Have a look at the help string of fill:

  of floats, with each element initialized to 1.0.

Hence the purpose of fill is not to create a sparse structure but to actuall fill an array densely. There is nothing special to strings here. You can try fill(1,10) and it will create a length 10 vector filled with ones.


#5

I think you must be correct, that it is incorrectly adding up sizeof of each string (plus the 16 byte overhead at the beginning, which is at least an improvement over the previous behavior, of saying a 0 length string took 0 bytes,
but not actually how much memory was allocated (when at the time the overhead was actually 40 bytes, and it allocated either 48 or 64 (I can’t recall which) for each a short (0-8 or 0-24 byte long string - which might be only 2 or 6 characters represented as UTF-8).

It would need to keep a set of the pointers to all objects seen, including strings, so that they are only processed once, recursing over the structure you call summarysize on.


#6

For space efficiency with repeat values, you could try the PooledArrays.jl or CategoricalArrays.jl packages.


#7

I have been experimenting with ShortStrings.jl. It works pretty well for strings less 15 bytes long or 7 bytes long.


#8

I took a look at it, looks nice.
Note: I might recommend putting the 4 bits of length at the top of the 16-byte structure.

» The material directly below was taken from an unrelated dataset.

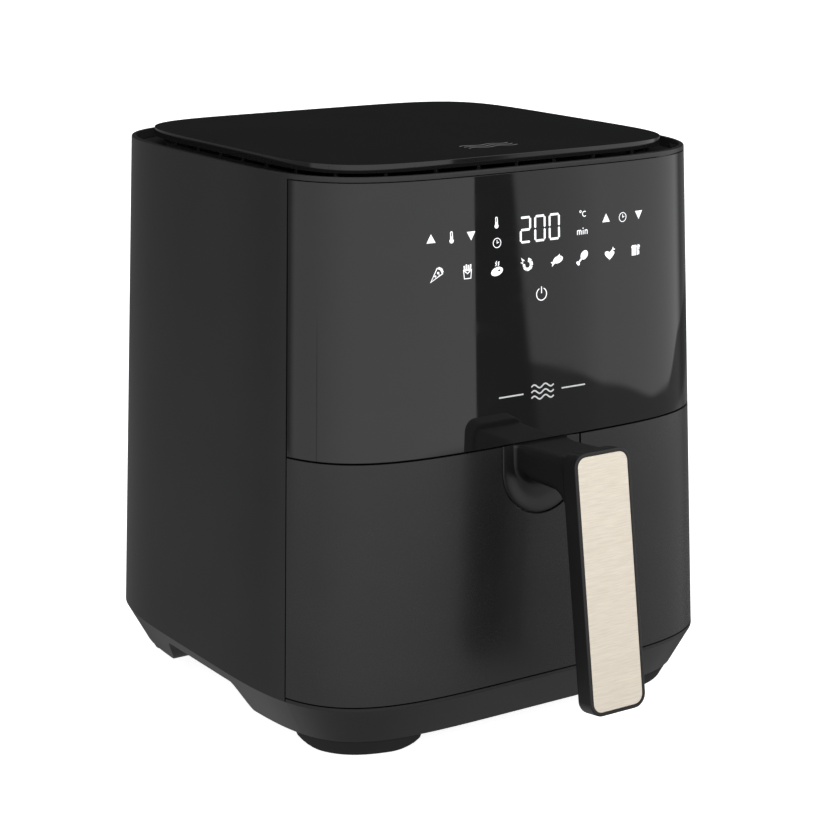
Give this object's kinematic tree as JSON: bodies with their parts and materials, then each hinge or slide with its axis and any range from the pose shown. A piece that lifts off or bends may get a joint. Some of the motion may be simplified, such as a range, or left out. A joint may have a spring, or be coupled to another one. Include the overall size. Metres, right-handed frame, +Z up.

That might make life a bit easier if you later want to use SIMD instructions that operate on 16-byte chunks,
or also for working on 8-bytes at a time (because it will keep the bytes aligned). Also, I think it makes it easier to deal with storing 7 16-bit characters, or 3 32-bit characters), everything will be aligned, and less shifting and masking necessary. (i.e. len = (x >>> 124) gets the number of code units out of a UInt128.
You could even use 4 more bits to indicate things like whether the string is valid, if it is binary data, ASCII only, Latin1 only, UTF-8, UCS2, UTF-16, or UTF-32.
You could even pack 5 Unicode codepoints into a UInt128, by only using 21 bits for each :grinning: which would still leave you 23 bits for “metadata” about the string.


#9

Good advice I am sure. But I don’t feel I understand the pros and cons. Specifically, I don’t understand align


#10

If you have things aligned (esp. for 2 byte and 4 byte codeunits), you can take advantage of the SIMD instructions, to operate on 7 or 3 (for 16-byte values) codeunits in parallel, or even more with with 256-bit and 512-bit registers, such as in AVX2 and AVX/512.